Time-Varying Spatial Memory Model and Its Impact on Virus Spreading

The models of time-varying network have a profound impact on the study of virus spreading on the networks. On the basis of an activity-driven memory evolution model, a time-varying spatial memory model (TSM) is proposed. In the TSM model, the cumulative number of connections between nodes is recorded, and the spatiality of nodes is considered at the same time. Therefore, the active nodes tend to connect the nodes with high intimacy and close proximity. Then, the TSM model is applied to epidemic spreading, and the epidemic spreading on different models is compared. To verify the universality of the TSM model, this model is also applied to rumor spreading, and it is proved that it can also play a good inhibiting effect.

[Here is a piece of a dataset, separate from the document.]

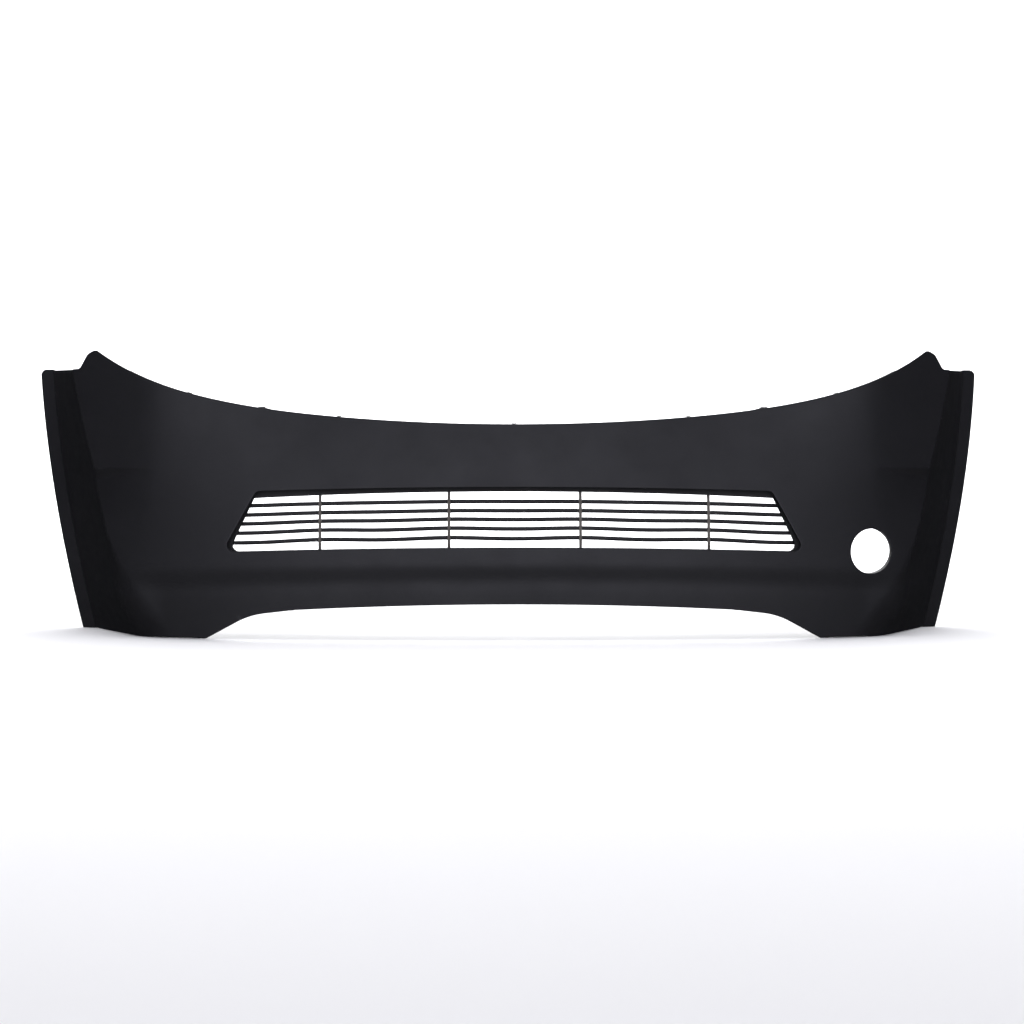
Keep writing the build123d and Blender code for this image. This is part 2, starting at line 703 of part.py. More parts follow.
def make_u_nuts():
    """Right wheel-arch return's U-nuts: a spring clip over the return's edge, with a nut barrel inside."""
    width, height = 15.0, 13.0
    near, far = GAP, SKIN + GAP
    edge = NUT_INSET - RETURN - 2.2
    middle = edge + width / 2
    clip = Pos(middle, 0, near + 0.5) * Box(width, height, 1.0)
    clip += Pos(middle, 0, -far - 0.5) * Box(width, height, 1.0)
    clip += Pos(edge - 0.5, 0, (near - far) / 2) * Box(1.0, height, far + near + 2)
    clip += bar(4.2, -far - 5.5, -far - 0.5)
    clip -= bar(THREAD_R, -far - 7, near + 2)
    return [nut_spot(z) * clip for z in NUT_Z]


def mirrored(solids):
    return [mirror(solid, Plane.YZ) for solid in solids]


write(make_fascia(), "fascia")
blades = [make_blade(i) for i in range(len(BLADE_Z))]
ribs = [make_rib(x, blades) for x in RIB_X]
write(make_grille_frame(blades, ribs), "grille_frame")
for number, blade in enumerate(blades, 1):
    write(blade, f"grille_blade_{number}")
for number, rib in enumerate(ribs, 1):
    write(rib, f"grille_rib_{number}")
write(make_sleeve(), "lamp_sleeve")
write(Compound(make_inserts()), "lamp_inserts")
write(make_rail(), "upper_rail")
write(Compound(make_rail_rivets()), "rail_rivets")
write(Compound(make_grille_screws()), "grille_screws")
for number, x in enumerate(TAB_X, 1):
    write(make_retainer_sleeve(x), f"retainer_sleeve_{number}")
    write(make_retainer_pin(x), f"retainer_pin_{number}")
bracket = make_bracket()
write(bracket, "fender_bracket_right")
write(mirror(bracket, Plane.YZ), "fender_bracket_left")
for name, solids in (("bracket_screws", make_bracket_screws()), ("arch_u_nuts", make_u_nuts())):
    write(Compound(solids), f"{name}_right")
    write(Compound(mirrored(solids)), f"{name}_left")
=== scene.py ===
import math

import bmesh
import bpy
import numpy as np
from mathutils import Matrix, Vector
from mathutils.geometry import delaunay_2d_cdt


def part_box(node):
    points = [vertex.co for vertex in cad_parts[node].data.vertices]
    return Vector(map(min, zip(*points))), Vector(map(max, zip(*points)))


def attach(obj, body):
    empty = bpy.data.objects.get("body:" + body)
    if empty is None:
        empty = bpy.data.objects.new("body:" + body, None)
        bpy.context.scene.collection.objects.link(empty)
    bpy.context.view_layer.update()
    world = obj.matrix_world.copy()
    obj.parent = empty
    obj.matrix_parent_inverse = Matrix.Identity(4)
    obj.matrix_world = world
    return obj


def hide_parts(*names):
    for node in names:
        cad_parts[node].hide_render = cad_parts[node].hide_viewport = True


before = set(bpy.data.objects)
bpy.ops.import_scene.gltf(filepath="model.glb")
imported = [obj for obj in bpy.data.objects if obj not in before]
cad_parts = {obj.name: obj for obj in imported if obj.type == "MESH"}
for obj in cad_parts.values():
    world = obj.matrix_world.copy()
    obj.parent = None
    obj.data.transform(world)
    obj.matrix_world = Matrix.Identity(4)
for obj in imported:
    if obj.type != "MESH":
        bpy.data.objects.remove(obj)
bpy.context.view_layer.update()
BODY = "cover"
MM = 0.001

# ---------------------------------------------------------------------------
# The cover's shape, in millimetres. The overall sizes come from the CAD box,
# and the laws below are the ones that the CAD model's sections follow, apart
# from a few that bring the crease, the ledge, the arch and the dip nearer to
# the photo.
# ---------------------------------------------------------------------------
HIGH_CORNER = np.array(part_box("fascia")[1]) / MM
HALF, REAR_Y = HIGH_CORNER[0], HIGH_CORNER[1]
NOSE_Y = -REAR_Y
SKIN = 3.2
NOSE_Z, TOP_Z = 140.0, 370.3
SWEEP_SQUARE, SWEEP_FOURTH = 125.0, 160.0
LEAN_MIDDLE, LEAN_CORNER, LEAN_FADE = 60.0, 17.0, (340.0, 650.0)
TUCK, TUCK_Z, TUCK_DROP, TUCK_FADE = 21.0, 94.0, 15.0, (600.0, 690.0)
UNDERCUT_SLOPE, UNDERCUT_EASE = 0.42, 10.0
PANEL_X, PANEL_TURN, PANEL_EASE = 620.0, 0.13, 16.0
LEDGE_Z, LEDGE_SPAN, LEDGE_HEIGHT, LEDGE_STEP, LEDGE_FADE = 295.0, 112.0, 21.0, 22.0, 130.0
LEDGE_EDGE = 1.3  # softness of the ledge's upper edge
UPPER_SPLAY = 0.085  # above the ledge, the corner's crease runs out this much more for each mm of height
LIP_TOP_Z, LIP_TAPER, LIP_BELLY = 483.0, 96.0, 4.0
ARCH_R, ARCH_Z = 700.0, 95.0
FLARE_X, FLARE_Y, LIP_LAND, RETURN, SMALL_R = 27.0, 26.0, 8.0, 24.0, 4.0
TOP_RISE, TIP_X = (77.0, 56.5), 734.0
LIP_CORNER = 10.0  # rounding of the lips' upper outer corners
DIP_FALL = ((765, 470.5), (750, 496))  # front view of the top edge's fall from the tip to the dip
DIP_RADII = (40, 10, 9, 16, 4)
ARCH_TOP, ARCH_X, FOOT_X = (62.0, 48.0), 430.0, 531.0
ARCH_END, SHOULDER, SHOULDER_R, TOE_R = 385.0, (452.0, 42.5), 140.0, 8.0
GRILLE_TOP, GRILLE_LOW, GRILLE_X = (262.0, 255.0), (159.5, 151.5), (438.0, 487.0)
OPENING_FOOT = 496.0  # half width of the skin's opening at its lower corners, just outside the frame's
OPENING_R = 11.0
LAMP_X, LAMP_Z, LAMP_R = 617.0, 151.0, 39.0
LAMP_HOLE_X, LAMP_HOLE_R = LAMP_X - 0.5, LAMP_R - 1.4  # the hole's middle and half width, a little narrower
FLANGE_REACH = TIP_X - 65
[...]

We find that, in the TSM network, the introduction of spatiality and memory can slow down the propagation speed and narrow the propagation scope of disease or rumor, and memory is more important. We then explore the impact of different prevention and control methods on pandemic spreading to provide reference for COVID-19 management control and find when the activity of node is restricted, the spreading will be controlled. As floating population has been acknowledged as a key parameter that affects the situation of COVID-19 after work resumption, the factor of population mobility is introduced to calculate the interregional population interaction rate, and the time-varying interregional epidemic model is established. Finally, our results of infectious disease parameters based on daily cases are in good agreement with the real data, and the effectiveness of different control measures is evaluated.